My mind began getting flooded with these thoughts. Why do some people get these fears and some do not? Fear is our human response to protect ourselves from dying a likely death. However, I am part of the group of people who thrives on feeling that adrenaline. Isn't an short life full of adventure better than a long life living in absolute safety? What is absolute safety anyway? After all, driving your car on any given day is more likely to kill you than rafting a flooding river, skiing a gnarly line or climbing a vertical cliff right?
At breakfast on our last morning as my dad and I discussed the Big Couloir and my career as a ski patroller, my mother burst into tears. What she was feeling was not fear for her own life, risks made under her own decision but rather fear for the lives of her family, the ones who were making the decisions to ski a big run or raft a flooding river.
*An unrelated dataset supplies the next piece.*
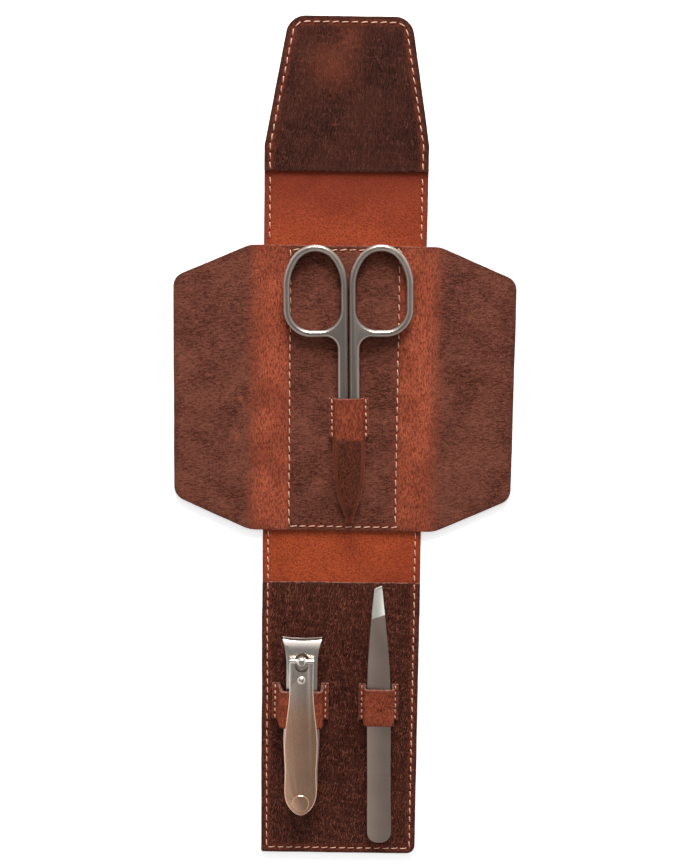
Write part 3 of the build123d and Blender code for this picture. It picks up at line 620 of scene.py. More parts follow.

I have no doubt that the Big Couloir is an amazing, terrifying ski run and I have no doubt that I could ski it, but at that moment I made the decision that this was not the time. What if, on that off chance that I killed myself or got seriously hurt, it happened on this fun and relaxing family vacation. Who was that fair to?
Fear and risk are incredibly tricky things. The little risks we take day to day, even as adventure guides. Which waves we hit with guests, and which we don't. How fast we drive our cars, or ski or which cliff we jump off of. Even, for some people, how much money they put in a slot machine. Each is calculated, albeit in very different ways. So what is the right amount of fear? The right amount of calculation? I don't know and I think it is different for everyone, Is anything worth doing really worth overdoing?